Dan penggantinya tersebut tersesat dan tidak menikmati pekerjaannya tersebut.
Si tukang pos kit aini, dengan sepeda merahnya akan mengantarkan kita melihat orang-orang desa yang polos dan lembut. Dia bukan hanya bertugas mengantar surat-surat, kadang-kadang pula dia harus membantu penduduk yang membutuhkan pertolongan: membawakan bunga, mengantar barang satu warga untuk warga lainnya, atau membantu seorang duda yang jatuh pada seorang janda sampai akhirnya duda-janda tersebut menikah di tahun itu pula.
Si tukang pos kita ini akan membuat kita kagum, betapa tulusnya dia bekerja. Itulah yang membuat dia selalu ditunggu oleh warga Yahwari. Bahkan ada seorang anak kecil yang sering menunggunya hanya untuk mendapatkan permen. Memang tidak selalu cerita berfokus pada si tukang pos, kadang perannya hanya sebagai pengamat, atau tidak hadir sama sekali. Tapi di seluruh cerita kita seolah tetap bisa merasakan kehadiran si tukang pos yang tulus dan murni hatinya itu.

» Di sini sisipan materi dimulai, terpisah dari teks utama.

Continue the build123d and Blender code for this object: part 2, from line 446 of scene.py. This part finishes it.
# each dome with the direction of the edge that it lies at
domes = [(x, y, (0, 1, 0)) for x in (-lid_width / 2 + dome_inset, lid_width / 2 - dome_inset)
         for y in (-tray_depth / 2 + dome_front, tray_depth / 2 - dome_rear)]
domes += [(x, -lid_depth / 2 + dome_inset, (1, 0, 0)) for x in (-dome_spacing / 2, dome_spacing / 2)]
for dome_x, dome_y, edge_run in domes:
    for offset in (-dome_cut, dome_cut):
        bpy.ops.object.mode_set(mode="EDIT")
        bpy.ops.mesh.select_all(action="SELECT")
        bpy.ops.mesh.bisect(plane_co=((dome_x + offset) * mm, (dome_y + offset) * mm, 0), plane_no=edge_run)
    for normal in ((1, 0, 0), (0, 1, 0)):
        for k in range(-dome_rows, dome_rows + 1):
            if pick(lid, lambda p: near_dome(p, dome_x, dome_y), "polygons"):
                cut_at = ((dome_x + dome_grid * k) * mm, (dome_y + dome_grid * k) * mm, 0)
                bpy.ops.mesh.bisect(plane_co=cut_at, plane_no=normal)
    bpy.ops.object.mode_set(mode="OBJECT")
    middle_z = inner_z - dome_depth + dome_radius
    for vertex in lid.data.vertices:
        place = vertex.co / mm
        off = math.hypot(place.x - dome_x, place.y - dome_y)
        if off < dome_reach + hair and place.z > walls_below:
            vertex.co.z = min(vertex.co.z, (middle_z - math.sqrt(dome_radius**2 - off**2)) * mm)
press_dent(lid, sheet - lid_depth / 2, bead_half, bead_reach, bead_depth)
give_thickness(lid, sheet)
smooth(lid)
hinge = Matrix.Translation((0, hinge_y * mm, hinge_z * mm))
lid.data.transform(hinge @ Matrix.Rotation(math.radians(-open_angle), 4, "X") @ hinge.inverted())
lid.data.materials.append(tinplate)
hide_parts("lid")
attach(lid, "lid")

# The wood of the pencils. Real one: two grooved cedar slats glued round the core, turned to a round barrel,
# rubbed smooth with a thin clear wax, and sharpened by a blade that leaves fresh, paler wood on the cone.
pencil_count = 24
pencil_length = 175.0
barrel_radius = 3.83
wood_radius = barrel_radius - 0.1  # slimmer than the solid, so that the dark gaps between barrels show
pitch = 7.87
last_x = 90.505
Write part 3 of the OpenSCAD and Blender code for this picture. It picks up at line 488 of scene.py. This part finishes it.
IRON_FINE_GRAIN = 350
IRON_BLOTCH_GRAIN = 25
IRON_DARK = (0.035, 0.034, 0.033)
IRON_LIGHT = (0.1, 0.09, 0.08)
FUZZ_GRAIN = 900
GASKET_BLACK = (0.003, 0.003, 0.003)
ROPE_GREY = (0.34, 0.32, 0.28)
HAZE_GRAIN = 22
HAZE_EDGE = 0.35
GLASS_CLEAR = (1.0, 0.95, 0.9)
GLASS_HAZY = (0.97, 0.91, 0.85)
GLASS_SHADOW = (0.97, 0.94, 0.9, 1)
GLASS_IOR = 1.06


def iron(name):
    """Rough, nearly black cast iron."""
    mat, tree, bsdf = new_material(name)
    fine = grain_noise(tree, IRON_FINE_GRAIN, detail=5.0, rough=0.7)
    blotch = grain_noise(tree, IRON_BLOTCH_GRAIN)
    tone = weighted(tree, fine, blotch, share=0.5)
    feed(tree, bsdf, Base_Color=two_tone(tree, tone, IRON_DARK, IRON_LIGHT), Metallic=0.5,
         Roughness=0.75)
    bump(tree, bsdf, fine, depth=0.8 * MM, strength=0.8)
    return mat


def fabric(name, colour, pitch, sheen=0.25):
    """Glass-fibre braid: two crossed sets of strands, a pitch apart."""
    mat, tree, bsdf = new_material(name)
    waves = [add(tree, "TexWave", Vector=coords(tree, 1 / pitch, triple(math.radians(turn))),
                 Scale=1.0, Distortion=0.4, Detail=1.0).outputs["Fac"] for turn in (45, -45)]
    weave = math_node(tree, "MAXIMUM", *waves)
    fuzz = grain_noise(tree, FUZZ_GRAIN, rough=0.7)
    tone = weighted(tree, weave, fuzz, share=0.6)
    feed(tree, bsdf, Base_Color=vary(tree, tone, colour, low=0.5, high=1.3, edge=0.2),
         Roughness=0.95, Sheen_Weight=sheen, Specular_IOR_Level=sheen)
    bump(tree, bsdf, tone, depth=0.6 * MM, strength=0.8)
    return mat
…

Itu sedikit gambaran cerita yang ada dalam dua seri Sepeda Merah. Kalian harus membaca sendiri untuk menemukan sudut pandang lain yang lebih kaya. Sejujurnya ini sering saya baca ulang, dan belum pernah bosan membacanya. Selalu ada hal-hal baru yang membuat saya merenung dan merenung.